VARIOUS ARTISTS
Note of Hope: Woody Guthrie and Rob Wasserman – a collaboration in words and music
429 Records
“The note of hope is the only note
That can keep us from falling to the bottom of the heap of evolution
Because, largely, about all a human being is anyway
Is just, a hoping machine.”
-Woody Guthrie, Notes About Music, 3/29/1946
During the almost-14-year run of the Folk Roots/Folk Branches radio show on CKUT in Montreal, I did a bunch of special programs devoted to the songs of Woody Guthrie.
Almost 11 years ago, on January 4, 2001, Nora Guthrie, Woody’s daughter and director of the Woody Guthrie Archives, joined me on one of those shows to talk about Woody, the archives and the various projects she had done, or had in the works, to bring the thousands of unheard songs in the archives to life.
One of the projects she mentioned was a multi-artist collection being spearheaded by the great bassist Rob Wasserman. I was already a big fan of Rob’s playing and of his Duets album for which he collaborated with a different artist on every track, so the Woody Guthrie project was something I quickly began looking forward to.
Years passed since that radio show. When I’d see Nora over the years, she’d tell me the project was still ongoing. Finally, Note of Hope is out, released in conjunction with celebration leading to the centennial of Woody’s birth on July 14, 2012.

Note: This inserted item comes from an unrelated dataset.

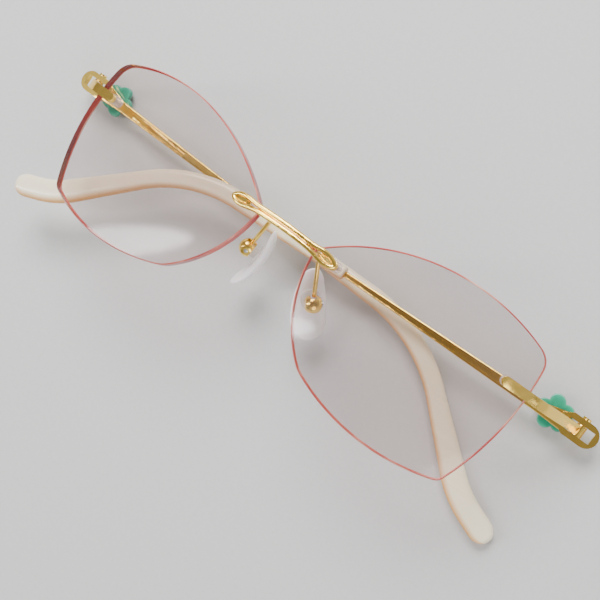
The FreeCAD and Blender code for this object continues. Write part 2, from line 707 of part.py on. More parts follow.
def make_screw(name, placement, shank, head, length, head_high):
    """A screw along z with a flat head above z = 0 and a slot across the head."""
    body = new_body(name, placement)
    stem = new_sketch(body, f"{name}_stem_outline", "XY_Plane")
    add_circle(stem, "0", "0", shank)
    pad(body, f"{name}_stem", stem, length, reversed_side=True)
    cap = new_sketch(body, f"{name}_head_outline", "XY_Plane")
    add_circle(cap, "0", "0", head)
    pad(body, f"{name}_head", cap, head_high)
    slot = new_sketch(body, f"{name}_slot_outline", "XY_Plane", head_high)
    reach, half = f"({head})/2+Size.overcut", "Size.driver_slot_wide/2"
    add_path(slot, [(f"-({reach})", f"-{half}"), (reach, f"-{half}"),
                    (reach, half), (f"-({reach})", half)], [None] * 4, True)
    pocket(body, f"{name}_slot", slot, "Size.driver_slot_deep")
    return body


def make_hinge_screws():
    """One screw down each hinge, its head on the brow side of the ring."""
    screws = []
    for side in (LEFT, RIGHT):
        top = hinge_point(side).add(Vector(0, number("Size.ring_wide/2+Size.screw_seat"), 0))
        placement = Placement(top, Rotation(Vector(1, 0, 0), -90))
        screws.append(make_screw(f"hinge_screw_{SIDE_NAME[side]}", placement,
                                 "Size.screw_width", "Size.screw_head",
                                 "Size.ring_wide+Size.screw_seat", "Size.screw_head_high"))
    return combine_group("hinge_screws", screws)


def combine_group(label, items):
    """Separate solids kept under one label, as identical fasteners are."""
    group = doc.addObject("Part::Compound", label)
    group.Label = label
    group.Links = items
    refresh(group)
    return group


# ---------------------------------------------------------------- temples

def make_arm(side):
    """Ring, tapering arm and wire core in one piece."""
    label = f"temple_arm_{SIDE_NAME[side]}"
    body = new_body(label, temple_placement(side))
    ring = new_sketch(body, f"{label}_ring_outline", "XY_Plane")
    shoulder = "-(Size.ring_front-Size.ring_wide/2)"
    wide = "Size.ring_wide/2"
    add_path(ring, [(shoulder, f"-{wide}"), ("Size.ring_back-Size.ring_taper", f"-{wide}"),
                    ("Size.ring_back", "-Size.arm_root/2"), ("Size.ring_back", "Size.arm_root/2"),
                    ("Size.ring_back-Size.ring_taper", wide), (shoulder, wide)],
             [None, None, None, None, None, half_round("Size.ring_wide")], True)
    pad(body, f"{label}_ring", ring, "Size.ring_thick", symmetric=True)
    arm = new_sketch(body, f"{label}_arm_outline", "XY_Plane")
    start = "Size.ring_back-Size.arm_overlap"
    end_y = "-Size.arm_fall"
    add_path(arm, [(start, f"-{wide}+Size.arm_shoulder"),
                   ("Size.arm_start", "-Size.arm_drop-Size.arm_root/2"),
                   ("Size.arm_long", f"{end_y}-Size.arm_end/2"),
                   ("Size.arm_long", f"{end_y}+Size.arm_end/2"),
                   ("Size.arm_start", "-Size.arm_drop+Size.arm_root/2"),
                   (start, f"{wide}-Size.arm_shoulder")],
             [None] * 6, True)
    pad(body, f"{label}_bar", arm, "Size.arm_thick", symmetric=True)
    fillet(body, f"{label}_edges", "Size.arm_round", long_edge_of_arm)
    slot = new_sketch(body, f"{label}_slot_outline", "XY_Plane")
    reach, half = "Size.slot_long/2", "Size.slot_wide/2"
    add_path(slot, [(f"-{reach}", f"-{half}"), (reach, f"-{half}"),
                    (reach, half), (f"-{reach}", half)], [None] * 4, True)
    pocket(body, f"{label}_slot", slot, "Size.ring_thick+Size.overcut", symmetric=True)
    bore = new_sketch(body, f"{label}_bore_outline", "XZ_Plane")
    add_circle(bore, "0", "0", "Size.screw_width+Size.running_fit")
    pocket(body, f"{label}_bore", bore, "Size.ring_wide+Size.overcut", symmetric=True)
    hole = new_sketch(body, f"{label}_rivet_hole", "XY_Plane")
    add_circle(hole, "Size.flower_x", "0", "Size.rivet_width")
    pocket(body, f"{label}_rivet", hole, "Size.arm_thick+Size.overcut", symmetric=True)
    cut_panel(body, label, side)
    profile = new_sketch(body, f"{label}_core_section", "YZ_Plane", CORE_START)
    add_circle(profile, end_y, "0", "Size.core_width")
    pipe(body, f"{label}_core", profile, core_spine(body, label))
    return body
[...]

Rob Wasserman’s bass playing is the heartbeat of this collection, and the soul is Woody Guthrie’s writings, dating from his New York – particularly Brooklyn – years of 1942 to 1954.

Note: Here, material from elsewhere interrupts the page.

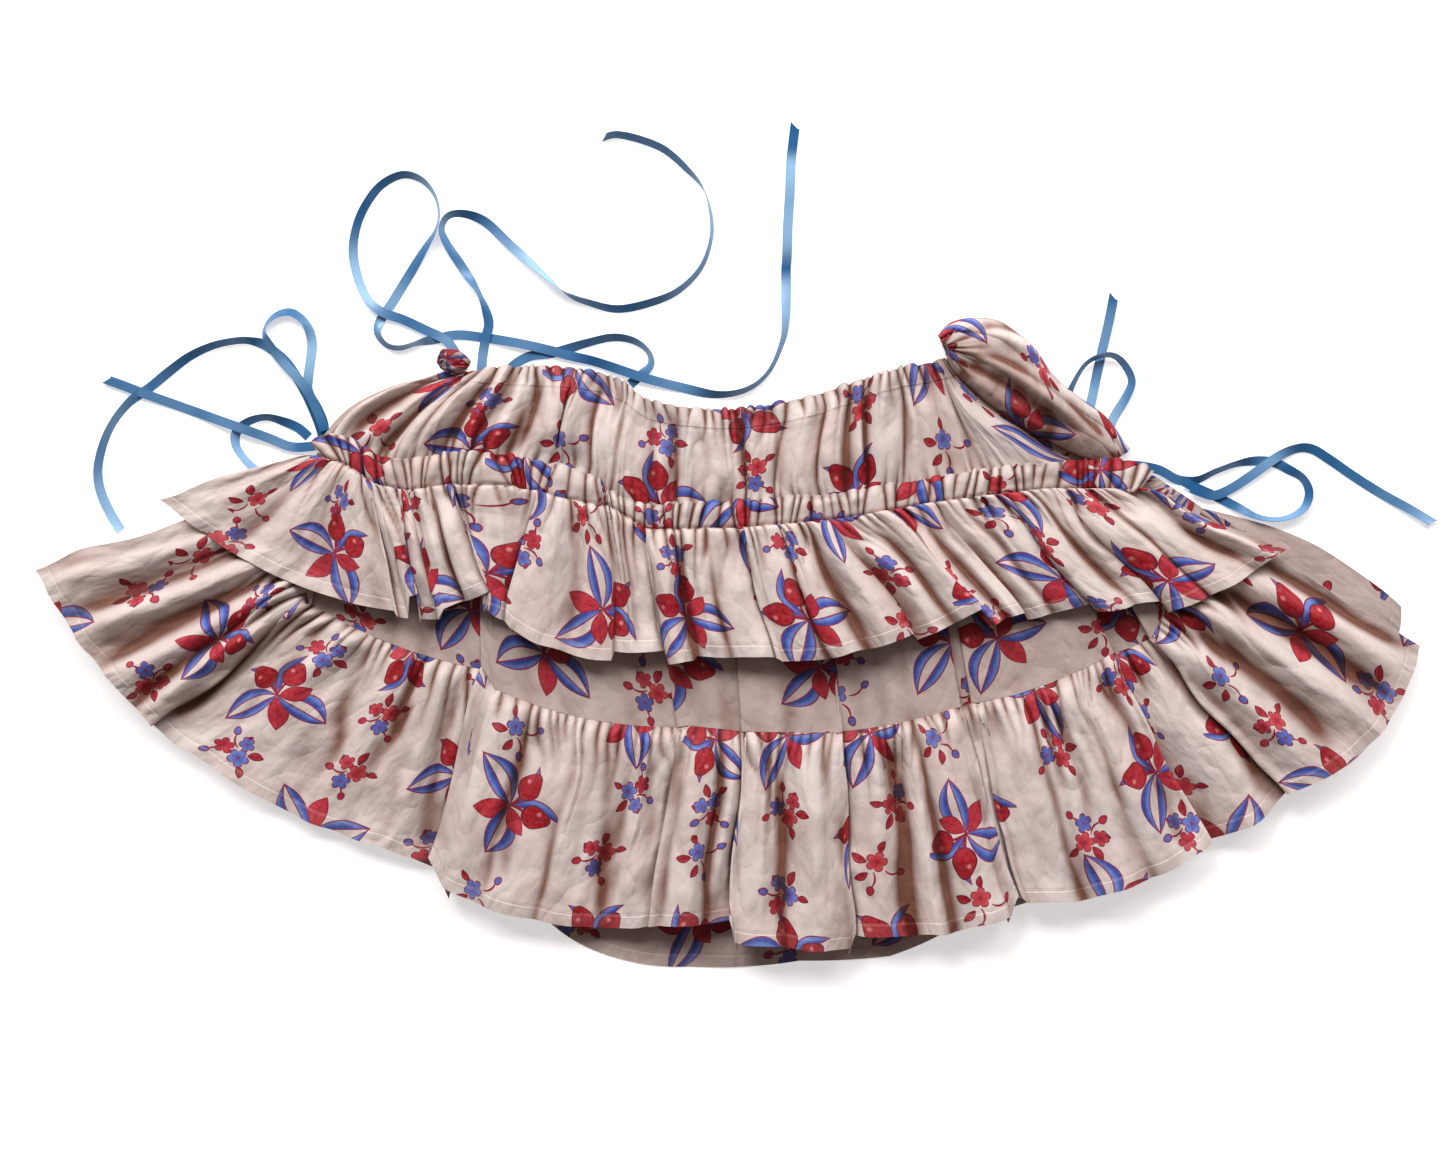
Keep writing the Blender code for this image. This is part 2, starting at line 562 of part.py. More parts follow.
def build():
    for old in list(bpy.data.objects):
        bpy.data.objects.remove(old, do_unlink=True)
    parts = bpy.data.collections.new("mini_skirt")
    bpy.context.scene.collection.children.link(parts)
    skirt = bpy.data.objects.new("skirt", None)
    parts.objects.link(skirt)
    cotton = material("printed_cotton", CREAM, 0.75)
    satin = material("satin_ribbon", RIBBON_BLUE, 0.35)

    def cloth(name, grid):
        return sheet(name, grid, CLOTH, 1.0, cotton, skirt)

    half = SEAM_GAP / 2
    back_ruffle = cloth("back_ruffle", panel_points(BACK_RUFFLE, BACK_RUFFLE_ROWS, BACK_STEPS))
    back_tier = cloth("back_tier", panel_points(BACK_TIER, BACK_TIER_ROWS, BACK_STEPS, 0, half))
    back_band = cloth("back_band", panel_points(band_sections(BACK_SEAM), BACK_BAND_ROWS, BACK_STEPS, half, half))
    back_flounce = cloth(
        "back_flounce", panel_points(flounce_sections(BACK_SEAM), BACK_FLOUNCE_ROWS, BACK_STEPS, half, 0)
    )
    backs = [back_ruffle, back_tier, back_band, back_flounce]

    tier_grid = panel_points(UPPER_TIER, UPPER_TIER_ROWS, FOLD_STEPS, 0, half)
    front_tier = cloth("front_tier", laid_over(tier_grid, backs))
    band_grid = panel_points(band_sections(SEAM), BAND_ROWS, 1, half, half)
    front_band = cloth("front_band", laid_over(band_grid, backs))
    flounce_grid = panel_points(flounce_sections(SEAM), FLOUNCE_ROWS, FOLD_STEPS, half, 0)
    front_flounce = cloth("front_flounce", laid_over(flounce_grid, backs))
    side_fold = cloth("right_side_fold", laid_over(side_fold_points(), [*backs, front_tier]))
    fronts = [front_tier, front_band, front_flounce, side_fold]

    ruffle_grid = panel_points(RUFFLE, RUFFLE_ROWS, FOLD_STEPS, RUFFLE_SEAM_GAP / 2, 0)
    cloth("front_ruffle", laid_over(ruffle_grid, fronts))
    casing_grid = panel_points(CASING, CASING_ROWS, CASING_STEPS, 0, RUFFLE_SEAM_GAP / 2)
    cloth("front_ruffle_casing", laid_over(casing_grid, fronts))
    casing_knot(cotton, skirt)

    for name, stops in RIBBONS.items():
        sheet(name, ribbon_points(stops), RIBBON_THICKNESS, 0.0, satin, skirt)


build()
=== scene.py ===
# %% [markdown]
# # A tiered mini skirt, laid flat and seen from above
# The skirt is cut from printed cotton and tied with narrow satin ribbon. Its solids are already packed,
# with every panel at its real size and place. This lesson dresses them: each cell makes one piece or one
# finish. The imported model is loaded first, because every piece is laid where its solid lies.

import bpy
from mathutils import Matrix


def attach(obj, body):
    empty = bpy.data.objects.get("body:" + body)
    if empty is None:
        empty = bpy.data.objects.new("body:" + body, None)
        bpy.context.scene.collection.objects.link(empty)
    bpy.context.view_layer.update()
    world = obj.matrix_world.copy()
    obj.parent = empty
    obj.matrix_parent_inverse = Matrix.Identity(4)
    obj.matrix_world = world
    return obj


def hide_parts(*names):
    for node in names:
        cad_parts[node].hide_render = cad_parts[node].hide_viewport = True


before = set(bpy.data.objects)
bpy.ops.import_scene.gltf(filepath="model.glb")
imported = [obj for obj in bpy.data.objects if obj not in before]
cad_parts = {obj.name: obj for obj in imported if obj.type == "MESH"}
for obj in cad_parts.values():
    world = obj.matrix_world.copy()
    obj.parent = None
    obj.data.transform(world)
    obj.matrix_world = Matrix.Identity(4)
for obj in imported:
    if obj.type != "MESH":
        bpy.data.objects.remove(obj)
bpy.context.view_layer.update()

# %% [markdown]
# ## Modules and units
# A sewing pattern is drawn in millimetres, and Blender's unit is the metre, so every size below is in
# millimetres and one number turns it into metres. All cloth rides on one body, as a skirt has no moving
# part.

# %% Modules and units
import math
import random
from collections import namedtuple

import bmesh
import bpy
import numpy as np
from mathutils import Matrix, Vector, noise
from mathutils.bvhtree import BVHTree

MM = 0.001
ROOT = "root"


def place_new(name, data):
    """A new object that shows in the scene."""
    made = bpy.data.objects.new(name, data)
    bpy.context.scene.collection.objects.link(made)
    return made


def table(kind, *rows):
    """Rows of plain numbers as named tuples of one kind."""
    return [kind(*row) for row in rows]


print("one millimetre is", MM, "in Blender's metres")

# %% [markdown]
# ## Camera
# The photograph looks straight down on the skirt, so the camera hangs over it with the waist at the top of
# the frame. A 50 mm lens on a 36 mm sensor sees a width of cloth set by its distance, so the distance is
# worked out from the width of cloth that the frame shows.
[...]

It’s an eclectic collection of artists and an eclectic range of material that Rob and Nora have assembled for Note of Hope. There are artists rooted in folk, rock, jazz and hip hop – or various combinations thereof – and the songs, mostly set to music by the individual artists themselves, or in collaboration with Rob, stretch far and away, both lyrically and musically, from the standard Woody Guthrie canon. In addition to having been a prolific songwriter, Woody was also a prolific prose writer and I'm sure some these pieces were not written as songs. Several of the most compelling tracks are performed as spoken word pieces with musical backing.
The spoken word tracks, and a couple of others that are kind of sung-spoken, remind me of Jack Kerouac’s recorded readings with musical backing.

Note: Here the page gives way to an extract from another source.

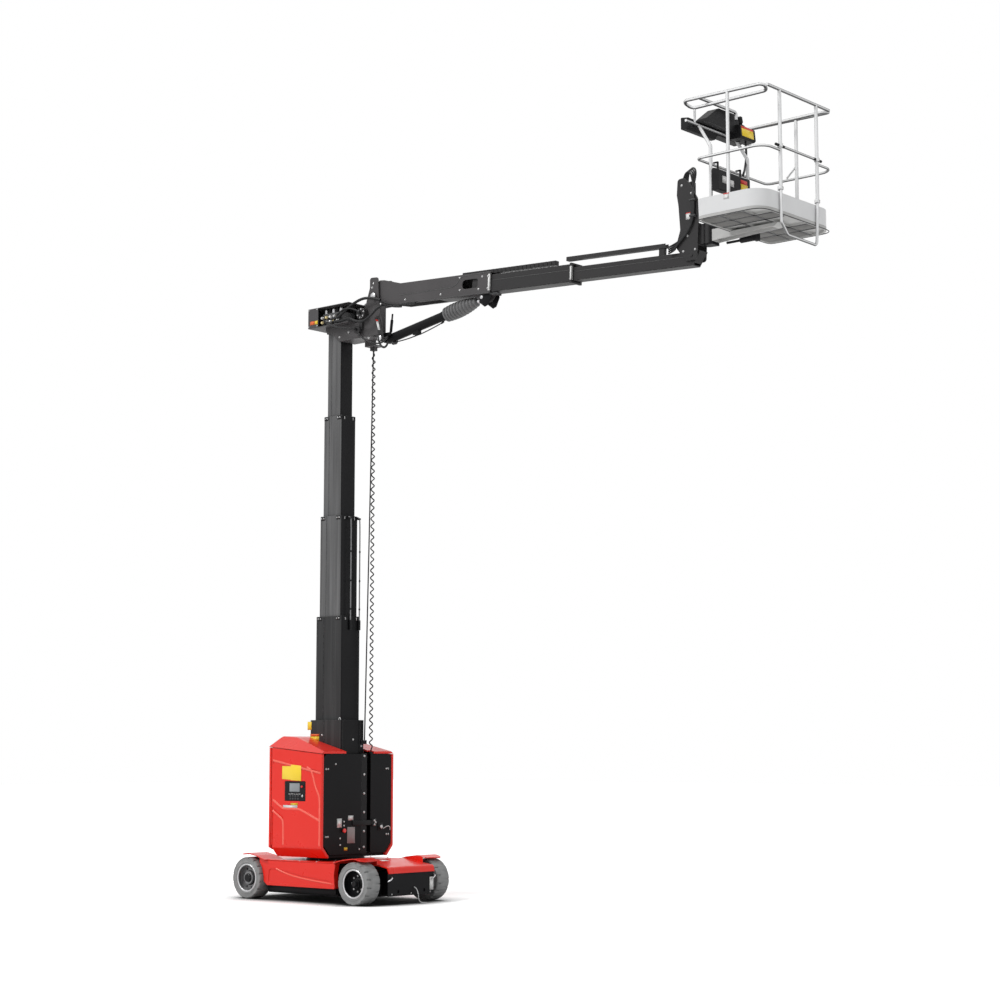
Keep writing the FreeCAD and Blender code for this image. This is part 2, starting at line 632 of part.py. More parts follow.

Among the spoken word pieces is “Voice,” performed by Ani DiFranco, a Coney Island meditation on how it is not real, authentic, everyday people reflected in popular culture – something that’s not much different 60 or 70 years later.
Another is “I Heard a Man Talking,” a reading by the late Studs Terkel, the legendary Chicago radio interviewer and oral historian. The piece, written in 1943, is a story that could have come out of Kerouac’s On the Road, written almost a decade later. It makes me wonder if Kerouac’s stream-of-consciousness writing style was at least partially inspired by Woody’s writing.
And then there’s “There’s a Feeling in Music,” read by Pete Seeger on top of a banjo and bass arrangement composed and played Tony Trischka and Rob. Written in 1942 just two years after Woody and Pete met for the first time in New York City, it is a beautifully written rumination on why music and songs are so important and so much a part of our lives.
“The Debt I Owe,” set to music with some of his additional words by Lou Reed is almost a talking song too. The narrator walks around Coney Island – where Woody lived with wife Marjorie Mazia Guthrie and kids Arlo, Joady and Nora – ruminating on money troubles in a way that seems to so reflect the burdens of so many in our own 21st century economic crisis. But, there’s another layer to the song. The real debt is not about money, it’s about the times we’re living in – “the bell is ringing out danger,” Lou sings (and a line Lee Hays and Pete Seeger would use a few years later) – and the people we love and sometimes hurt, and owe so much to.
Other highlights include “Wild Card in the Hole,” set to music and sung by Madeleine Peyroux, another song that seems as reflective of our own times as of 1949 when Woody wrote the words; and “Old Folks,” set to music and sung by Nelly McKay, in which the narrator muses on the weariness and accomplishment of old age and the optimism of youth.
The finale, “You Know the Night,” set to music by Rob and Jackson Browne, and sung by Jackson, is an amazing 15-minute tour-de-force in which Woody vividly recalls the night he met Marjorie. Written in 1943, it almost presages songs like “Sad Eyed Lady of the Lowlands” that Bob Dylan would start writing two decades later.
The performing artists in this collection are of our time, but I never cease to be astounded how so much of Woody’s writings, from six or seven decades ago, seems to be as much, or more so, of our time as his.